Allocate a fixed ceiling of 15–20 seconds per clip preview to identify speaker count, acoustic issues, pacing shifts and terminology hotspots, then lock your timing window before transcribing.

Use a two-pass method: first pass for segment boundaries and timestamps, second pass for wording precision. Limit the first pass to 30% of your total session time to avoid overruns.

Create a cue list documenting markers every 10–12 seconds; this shortens backtracking and cuts correction time by roughly 25–30% during long recordings.

Apply a micro-buffer rule: reserve the final 8–10% of your allotted period exclusively for punctuation, homophone checks and speaker-tag consistency.

Deploy a noise-pattern map when audio distortion repeats. Mark approximate intervals (e.g., “static at 00:42–00:47”) so you can return directly to problematic spans without scanning the full track.

Set a strict threshold of three replays per segment. If clarity remains low, document the uncertainty tag immediately and move forward to protect your overall schedule.

Common Pitfalls Leading to Score Loss in Current-Cycle Assessments

Check timestamp offsets with a second review pass; graders frequently deduct points for shifts larger than 0.2 seconds in multi-voice recordings.

Apply punctuation sparingly and consistently; overuse of commas in rapid exchanges causes accuracy downgrades within rubric audits.

Use a single marker for uncertain audio; alternating between brackets, question marks, or ellipses lowers consistency metrics during automated checks.

Keep acronyms uniform; mixing lowercase and uppercase forms within the same file is flagged as a mechanical flaw during quality scoring.

Unify numerical formatting; switching between digits and written forms inside similar segments reduces layout scores.

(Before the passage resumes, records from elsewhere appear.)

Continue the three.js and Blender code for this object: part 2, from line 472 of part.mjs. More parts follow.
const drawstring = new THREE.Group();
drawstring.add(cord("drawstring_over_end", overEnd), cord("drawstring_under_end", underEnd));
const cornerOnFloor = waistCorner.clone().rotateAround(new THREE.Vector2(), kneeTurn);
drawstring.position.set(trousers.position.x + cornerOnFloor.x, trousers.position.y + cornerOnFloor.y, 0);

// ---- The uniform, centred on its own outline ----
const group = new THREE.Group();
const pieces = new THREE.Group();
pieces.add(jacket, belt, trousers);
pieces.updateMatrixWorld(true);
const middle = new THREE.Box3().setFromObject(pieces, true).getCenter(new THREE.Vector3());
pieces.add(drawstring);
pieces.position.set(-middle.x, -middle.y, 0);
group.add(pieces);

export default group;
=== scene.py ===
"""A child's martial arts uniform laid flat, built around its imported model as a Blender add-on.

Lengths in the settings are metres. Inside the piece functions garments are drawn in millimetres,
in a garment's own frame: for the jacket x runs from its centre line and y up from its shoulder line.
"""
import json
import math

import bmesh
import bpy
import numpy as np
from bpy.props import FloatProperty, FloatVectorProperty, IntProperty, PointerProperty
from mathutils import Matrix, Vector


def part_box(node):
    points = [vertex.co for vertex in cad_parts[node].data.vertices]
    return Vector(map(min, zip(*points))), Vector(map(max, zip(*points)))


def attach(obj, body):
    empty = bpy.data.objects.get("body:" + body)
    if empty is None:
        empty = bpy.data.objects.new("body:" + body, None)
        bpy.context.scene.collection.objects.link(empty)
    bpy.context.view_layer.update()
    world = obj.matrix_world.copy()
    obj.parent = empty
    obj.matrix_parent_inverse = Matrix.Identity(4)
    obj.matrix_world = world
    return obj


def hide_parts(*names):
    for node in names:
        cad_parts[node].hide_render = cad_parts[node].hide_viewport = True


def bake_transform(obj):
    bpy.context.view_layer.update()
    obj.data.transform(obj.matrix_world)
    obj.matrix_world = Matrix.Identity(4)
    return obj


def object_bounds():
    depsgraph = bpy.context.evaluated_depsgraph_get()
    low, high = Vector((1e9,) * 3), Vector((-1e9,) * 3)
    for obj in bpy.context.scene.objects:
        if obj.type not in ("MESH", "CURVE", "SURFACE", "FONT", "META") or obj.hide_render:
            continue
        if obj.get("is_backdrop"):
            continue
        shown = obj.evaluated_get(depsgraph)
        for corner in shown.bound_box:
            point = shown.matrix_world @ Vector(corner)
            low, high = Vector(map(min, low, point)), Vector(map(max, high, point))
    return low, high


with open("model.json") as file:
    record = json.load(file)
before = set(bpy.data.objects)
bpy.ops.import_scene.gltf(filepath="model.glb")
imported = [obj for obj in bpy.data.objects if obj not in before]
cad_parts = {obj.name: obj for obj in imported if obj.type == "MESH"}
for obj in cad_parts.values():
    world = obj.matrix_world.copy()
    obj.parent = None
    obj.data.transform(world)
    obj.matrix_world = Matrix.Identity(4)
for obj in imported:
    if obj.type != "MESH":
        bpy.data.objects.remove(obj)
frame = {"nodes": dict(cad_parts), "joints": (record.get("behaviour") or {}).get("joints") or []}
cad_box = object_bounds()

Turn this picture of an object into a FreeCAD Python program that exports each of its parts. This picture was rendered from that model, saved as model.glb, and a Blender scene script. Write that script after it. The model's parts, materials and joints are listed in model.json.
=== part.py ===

Capture environmental cues such as coughs, overlaps, or abrupt stops; missed nonverbal sounds reduce completeness ratings.

Stick to one spelling variant–US or UK–throughout; graders penalize blended styles even when wording accuracy is otherwise correct.

Reassess homophones in fast speech; errors like “pair/pear” or “knew/new” regularly trigger semantic deductions during manual reviews.